Last month Carlos Tavares, chief executive of world No. 3 carmaker Stellantis, said Britain’s car industry would be “in trouble” without UK-made batteries.
The SMMT’s recommendations for making Britain more competitive include providing more generous incentives and subsidies for battery-related projects, cutting energy costs, streamlining planning approval for battery production, and expanding the country’s free trade agreements.
Indeed, they should probably do all of those things. It seems like the U.K. has now progressed beyond the “complaining about other countries’ incentives” stage of trade grief and are now firmly within the “scrambling to cobble together their own” part.
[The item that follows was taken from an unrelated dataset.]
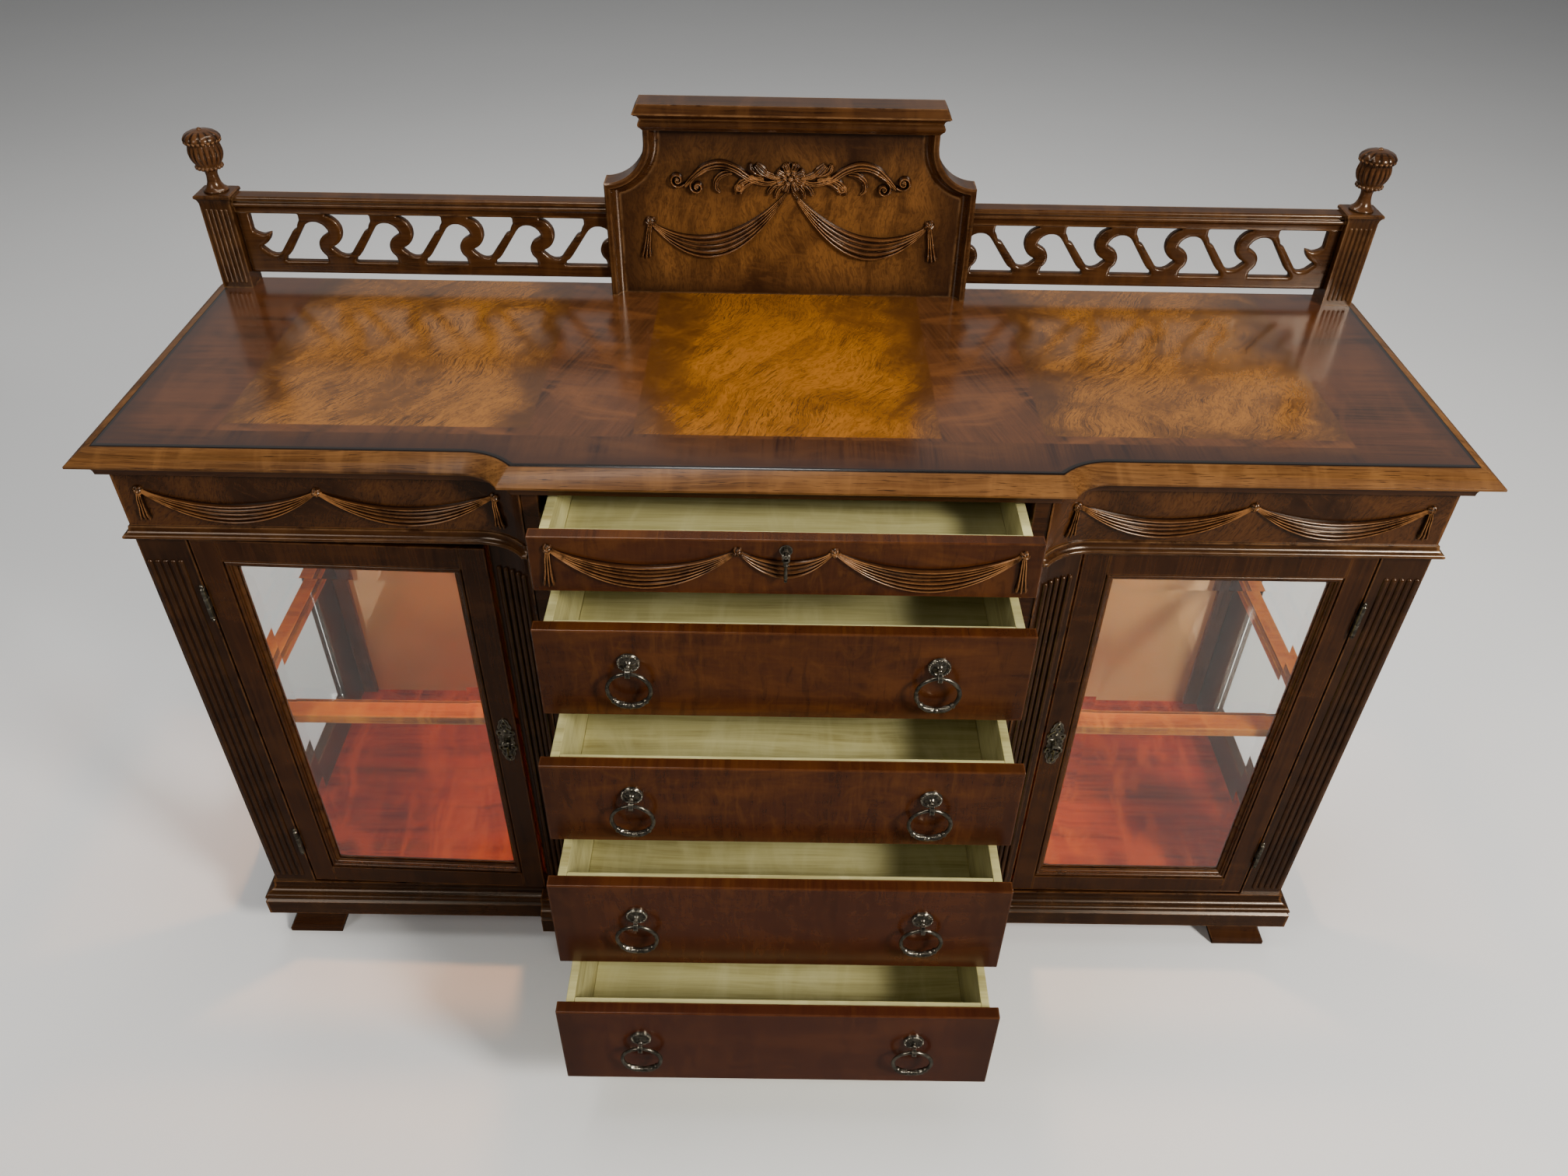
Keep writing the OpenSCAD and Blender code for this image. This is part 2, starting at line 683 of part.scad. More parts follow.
// Turned finials: a bell-shaped foot, a bead, a reeded bowl and a domed cap
module finials() {
    n = 14;
    f = finial_h / 93;
    bulge = 27 * f;
    reed_c = finial_r - 3 - bulge;
    color(dark_wood) put() pair() translate([post_x + post_w / 2, -post_d / 2, top_h + post_h + 10]) {
        rotate_extrude($fn = 64) polygon(concat([[0, 0], [18, 0], [18, 3 * f]],
            arc_pts(22, 16 * f, 13.5 * f, 255, 185, 6), [[8.5, 28 * f], [12, 33 * f]],
            arc_pts(17, 37 * f, 3.5 * f, -80, 80, 6), arc_pts(reed_c - 1, 57 * f, bulge, -38, 40, 8),
            [for (i = [0:6]) [finial_r * cos(13 * i), (77 + 12.5 * sin(13 * i)) * f]],
            arc_pts(0, 90 * f, 3 * f, 0, 90, 4)));
        for (i = [0:n - 1]) rotate([0, 0, i * 360 / n]) translate([reed_c, 0, 57 * f])
            rotate([90, 0, 0]) rotate([0, 0, -40]) rotate_extrude(angle = 80, $fn = 64)
                translate([bulge, 0]) circle(r = 2.8, $fn = 16);
    }
}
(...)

Reverse: Volkswagen Makes a Vow
It was on this day in 2008 — 15 years ago — that Volkswagen, anticipating a hostile takeover from Porsche which had increased its voting stake in the company beyond 50 percent earlier the same month, made a declaration. From wire reports, via The Local Germany:
VW also said that early 2008 sales underpinned a trend that saw the group post record results last year, while chairman Martin Winterkorn told reporters at VW’s headquarters in Wolfsburg that “we are pleased” Porsche planned to raise its VW holding to more than 50 percent from around 31 percent at present.
“The Piech and Porsche families have written automobile history. They have been closely associated with the Volkswagen group for a long time,” Winterkorn said in reference also to Ferdinand Piech, a former VW boss who currently heads the Porsche supervisory board.
“A new automobile enterprise is now taking shape that will open an entirely new era,” Winterkorn stressed. “Our competitors understand the enormous potential of this partnership.”
“We know a player is emerging here that with its reach, its profitability and and its innovative force, will be the best auto manufacturer in the world.”
Of course, things would turn out quite differently for Porsche, the “hedge fund that made cars.”
On the Radio: “Born Slippy .NUXX” — Underworld
I’ve been watching a lot of Derry Girls lately, which is a very fun show made better by its period-appropriate soundtrack choices.